Conséquence de cette politique d’interdiction d’importation de véhicules neufs, combinée à l’arrêt des unités de montage automobile, les prix des véhicules d’occasion, qui ont pourtant roulé plusieurs années, ont explosé, coûtant beaucoup plus cher que les voitures neuves, de mêmes marques, qui étaient importées et vendues par les concessionnaires. La voiture n’étant pas un produit de luxe, en l’absence de véhicules neufs, les citoyens algériens n’avaient pas d’autres choix que de recourir aux occasion.

En outre, le non--renouvellement du parc et l’absence de pièces de rechange chez les concessionnaires, dont beaucoup ont été obligés de mettre la clé sous le porte, ont accéléré la vieillissement du parc automobile algérien et contribué à la survenance d’accidents de la route et de morts.

Enfin, les concessionnaires automobiles qui se préparent à l’ouverture du marché aux importations de véhicules neufs ne savent pas si les autorisations d’importation seront soumises à des quotas, comme annoncé en 2021, avec un plafonnement de la facture à 2 milliards de dollars. De même, les autorités n’ont pas précisé les droits de douane et la TVA qui seront appliqués aux voitures importées. En 2021, il était prévu un droit de douane de 35% et une TVA de 19%. Des taxes qui vont alourdir le prix des voitures importées, sachant qu’au niveau mondial, les prix des véhicules ont beaucoup augmenté sous l’effet de la pénurie des puces électroniques et du coût du fret.

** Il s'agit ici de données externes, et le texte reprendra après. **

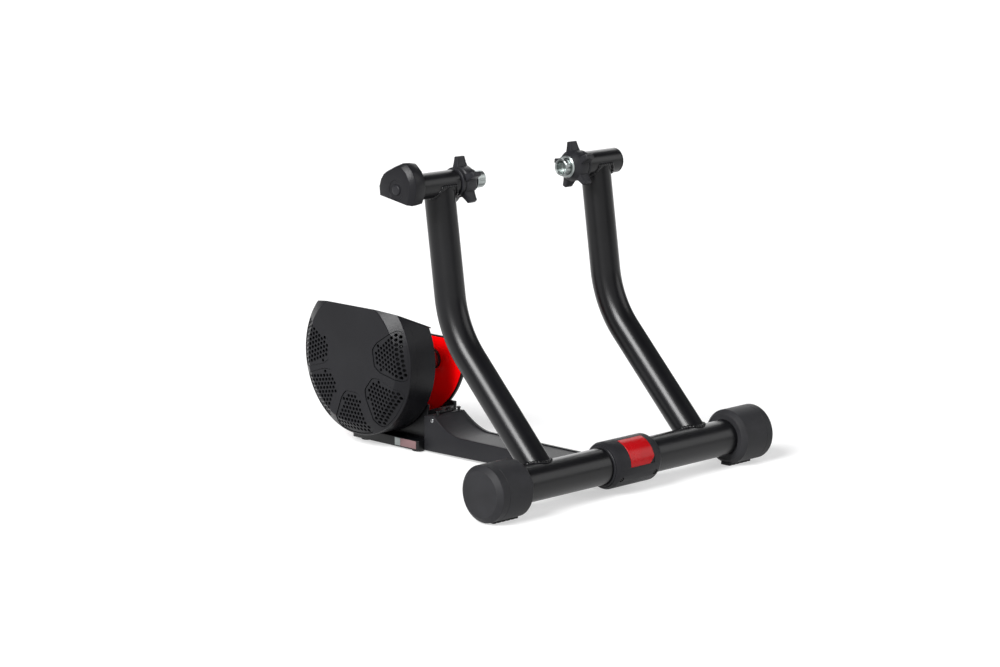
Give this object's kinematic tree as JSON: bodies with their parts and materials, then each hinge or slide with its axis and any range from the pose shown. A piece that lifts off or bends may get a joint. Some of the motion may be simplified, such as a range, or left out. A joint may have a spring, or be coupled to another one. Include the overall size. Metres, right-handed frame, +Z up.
{
  "type": "bike trainer",
  "caption": "Folding wheel-on bicycle trainer: crossbar on rubber feet, two bent uprights with an axle grip, and a roller unit with a vented resistance drum.",
  "frame": {"origin": "middle of the footprint on the floor", "axes": "+X to the right foot, +Y back towards the roller, +Z up"},
  "size_m": [0.5218, 0.5738, 0.4306],
  "materials": {
    "black_paint": "satin black powder coat",
    "rubber": "matte black rubber",
    "knob_plastic": "matte black plastic",
    "housing_plastic": "charcoal plastic with a fine grain",
    "beam_plastic": "black plastic with a fine grain",
    "zinc": "bright zinc plate",
    "steel": "plain turned steel",
    "red_gloss": "glossy red plastic",
    "label_paper": "blank printed label",
    "board_green": "circuit board"
  },
  "bodies": {
    "base": {"base_beam": "beam_plastic", "hinge_cap": "beam_plastic", "hinge_badge": "red_gloss", "hinge_liner_left": "knob_plastic", "hinge_liner_right": "knob_plastic", "hinge_screw_left": "steel", "hinge_screw_right": "steel", "ramp_bolt_left": "steel", "ramp_bolt_right": "steel", "ramp_screw_left": "steel", "ramp_screw_right": "steel", "ramp_clip": "steel", "base_plate": "black_paint", "base_pad_1": "rubber", "base_pad_2": "rubber", "base_pad_3": "rubber", "base_pad_4": "rubber", "blank_label": "label_paper", "vent_cover": "housing_plastic", "drum_shell": "housing_plastic", "drum_lid": "housing_plastic", "drum_side_plate": "black_paint", "roller_plate": "black_paint", "yoke": "black_paint", "red_panel_left": "red_gloss", "red_panel_right": "red_gloss", "bearing_left": "steel", "bearing_right": "steel", "bearing_cap": "knob_plastic", "brake_ring": "steel", "control_board": "board_green"},
    "arm_frame": {"crossbar": "black_paint", "foot_left": "rubber", "foot_right": "rubber", "foot_cap_left": "rubber", "foot_cap_right": "rubber", "foot_pad_left": "rubber", "foot_pad_right": "rubber", "upright_left": "black_paint", "upright_right": "black_paint", "axle_tube_left": "black_paint", "axle_tube_right": "black_paint", "tube_plug": "knob_plastic", "fixed_stud": "steel"},
    "roller_group": {"roller": "zinc", "roller_ring": "knob_plastic", "roller_shaft": "steel", "flywheel": "steel"},
    "cam": {"cam_knob": "housing_plastic", "cam_knob_cap": "knob_plastic"},
    "rod": {"push_rod": "steel"},
    "star_left": {"star_nut_left": "knob_plastic", "star_insert_left": "zinc"},
    "sleeve_left": {"axle_sleeve_left": "zinc"},
    "star_right": {"star_nut_right": "knob_plastic", "star_insert_right": "zinc"},
    "sleeve_right": {"axle_sleeve_right": "zinc"}
  },
  "joints": [
    {"name": "arm_fold", "type": "hinge", "parent": "base", "child": "arm_frame", "pos_m": [0, -0.25015, 0.0388], "axis": [1, 0, 0], "range_deg": [-34, 0]},
    {"name": "roller_spin", "type": "hinge", "parent": "base", "child": "roller_group", "pos_m": [0, 0.13135, 0.1167], "axis": [1, 0, 0], "continuous": true},
    {"name": "cam_turn", "type": "hinge", "parent": "arm_frame", "child": "cam", "pos_m": [-0.212, -0.06365, 0.396], "axis": [1, 0, 0], "range_deg": [0, 90]},
    {"name": "rod_push", "type": "slide", "parent": "arm_frame", "child": "rod", "axis": [1, 0, 0], "range_m": [0, 0.0121]},
    {"name": "star_left_turn", "type": "hinge", "parent": "rod", "child": "star_left", "pos_m": [-0.11, -0.06365, 0.396], "axis": [1, 0, 0], "range_deg": [-360, 720]},
    {"name": "sleeve_left_screw", "type": "slide", "parent": "rod", "child": "sleeve_left", "axis": [1, 0, 0], "range_m": [-0.0031, 0.0061]},
    {"name": "star_right_turn", "type": "hinge", "parent": "arm_frame", "child": "star_right", "pos_m": [0.1025, -0.06365, 0.396], "axis": [-1, 0, 0], "range_deg": [-300, 720]},
    {"name": "sleeve_right_screw", "type": "slide", "parent": "arm_frame", "child": "sleeve_right", "axis": [-1, 0, 0], "range_m": [-0.0026, 0.0061]}
  ],
  "couplings": [
    {"joint": "rod_push", "follows": "cam_turn", "m_per_rad": 0.0076394},
    {"joint": "sleeve_left_screw", "follows": "star_left_turn", "m_per_rad": 0.00047746},
    {"joint": "sleeve_right_screw", "follows": "star_right_turn", "m_per_rad": 0.00047746}
  ]
}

Bref, les Algériens doivent encore garder patience car la volonté des autorités est de retarder autant que possible les autorisations d’importation de véhicules neufs dans le seul but de préserver les réserves en devises du pays qui se reconstituent actuellement, mais de manière lente, du fait que la quasi-dépendance de celles-ci des exportations des hydrocarbures qui représentent plus de 95% des recettes en devises du pays.